Council members voted 7-5 in favor of the ban on first read Monday, but must vote one more time next week for it to become law.

Suvi Miller is one of the ordinance's supporters.

"The council has an obligation to protect the health and welfare of the citizens of Denver," she told 9News. "This is not a property issue; it's a public health issue."

Even if it passes, Denver Police Chief Robert White told the Denver Post that enforcement of the ordinance would be the lowest priority.

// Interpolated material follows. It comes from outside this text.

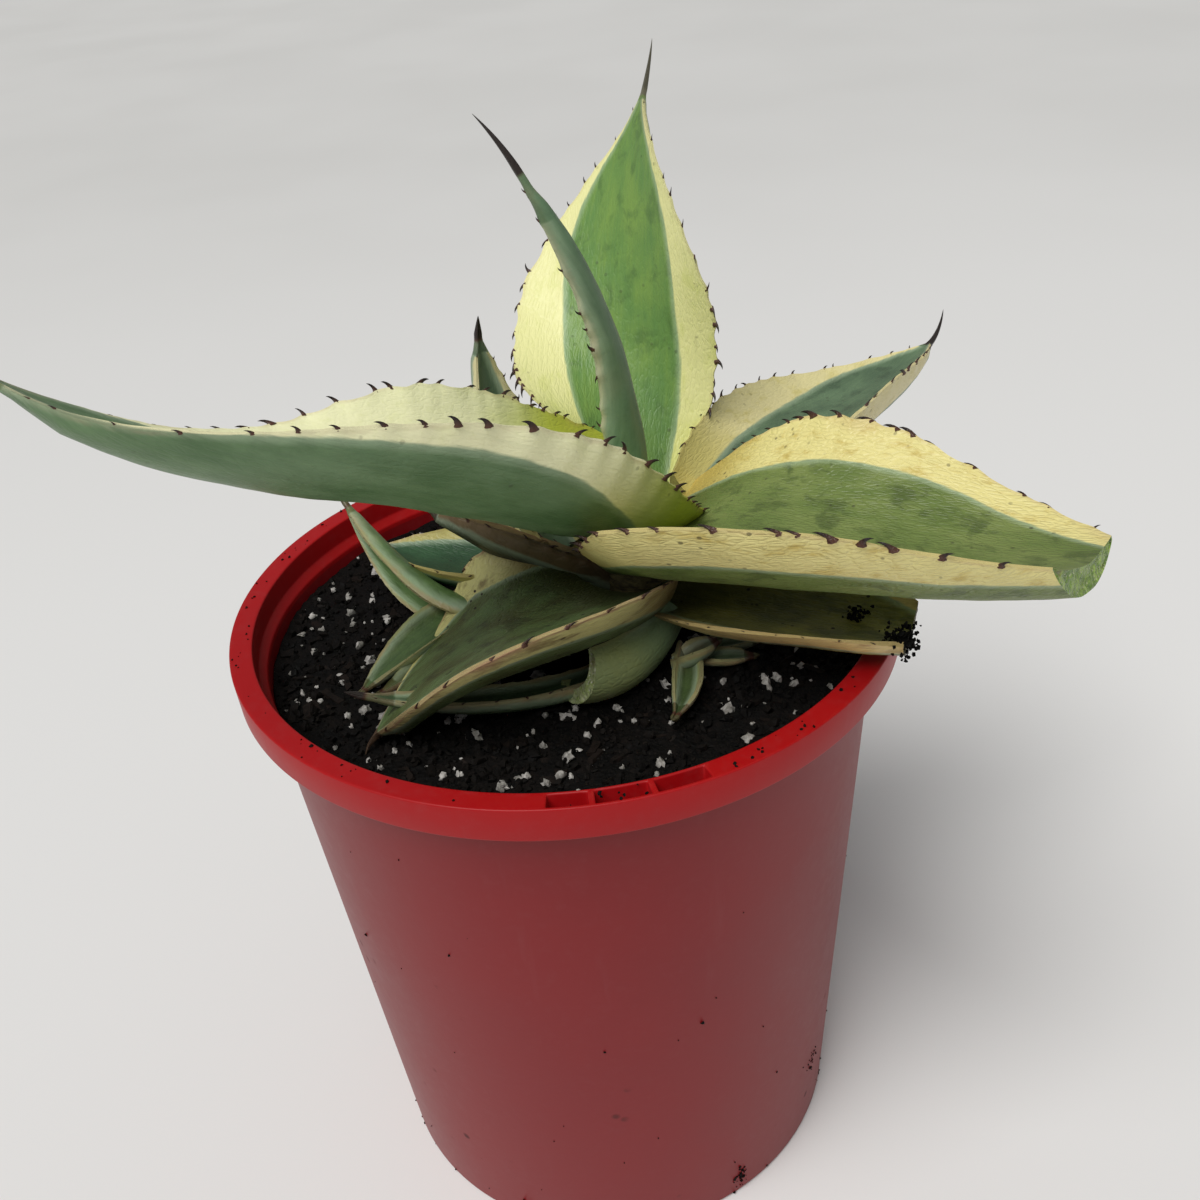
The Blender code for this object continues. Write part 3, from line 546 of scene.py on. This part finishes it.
def leafPiece(leaf, finish, flesh):
    dice = random.Random(leaf["seed"])
    looks, length, cut = leafLooks, leaf["length"], leaf["cut"]
    rowCount = max(24, round(length * cut / looks["rowGap"]))
    columnCount = looks["columns"] if leaf["width"] > looks["narrowLeaf"] else looks["fewColumns"]
    place = np.linspace(0.0, cut, rowCount + 1)
    if leaf["spine"] > 0:
        beyond = np.linspace(0, 1, looks["tipRows"] + 1)[1:]
        place = np.concatenate([place, 1.0 + leaf["spine"] / length * beyond])
    form = leafForm(leaf, place)
    teeth = toothPlaces(leaf, dice)
    mound = {1: np.zeros(len(place)), -1: np.zeros(len(place))}
    for side, mm, size, lean in teeth:
        mound[side] += 0.42 * size * np.exp(-(((place * length - mm) / (0.75 * size + 0.5)) ** 2))
    nearShare = 1 - (1 - leaf["nearBase"]) * np.clip(1 - place / 0.26, 0, 1)
    bm = bmesh.new()
    names = ("band", "margin", "lengthwise", "under", "horn")
    layers = {name: bm.verts.layers.float.new(name) for name in names}
    grainLayer = bm.verts.layers.float_vector.new("grain")
    bmesh.ops.create_grid(bm, x_segments=columnCount, y_segments=len(place) - 1, size=1.0)
    copied = bmesh.ops.extrude_face_region(bm, geom=bm.faces[:])["geom"]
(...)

If a complaint was called in about a person smoking pot in public view on their private property and the person was finished by the time the police arrived, "that would be the end of our action," White said.

For weeks the Denver City Council has been trying to come up with an ordinance that defines "open" and "public" consumption of marijuana in Mile High City after an overreaching first draft of the law called for the smell of marijuana, or even just the sight of someone smoking marijuana, to be illegal if it can be smelled or seen by others.

The latest draft states that "it shall be unlawful for any person to openly and publicly consume one ounce or less of marijuana." The ordinance explicitly defines the terms "openly" and "publicly":

The term "openly" means occurring or existing in a manner that is unconcealed, undisguised, or obvious.

The term "publicly" means (a) occurring or existing in a public place; or (b) occurring or existing in any outdoor location where the consumption of marijuana is clearly observable from a public place.

The term "public place" means a place to which the public or a substantial number of the public have access, and includes but is not limited to streets and highways, transportation facilities, schools, places of amusement, parks, playgrounds, and the common areas of public and private buildings or facilities.

But opponents of this latest version of the ordinance say it still goes too far because it's dictating what people can and can't do on their own private property.

"When 66 percent of Denver voters approved Amendment 64, they expected marijuana would be treated like alcohol," said Mason Tvert, communications director for Marijuana Policy Project and key backer of Colorado's marijuana legalizing A64, to The Huffington Post. "Yet some council members are continuing to look for any way possible to defy their will."

"The council members who supported this absurd measure should explain why they believe it is okay for adults to drink alcohol and smoke cigarettes outside on their private property, yet needs to be illegal for them to consume a far less harmful substance in the same areas," Tvert added.

Tvert also said the the ordinance appears to be unconstitutional and will likely result in a costly lawsuit for the city if it passes during final voting next week.

"I hope every supporter on the council is absolutely certain that it is worth the risk," he said.

Looks like the Nasal Ranger smelloscope is going to be busy in 2014.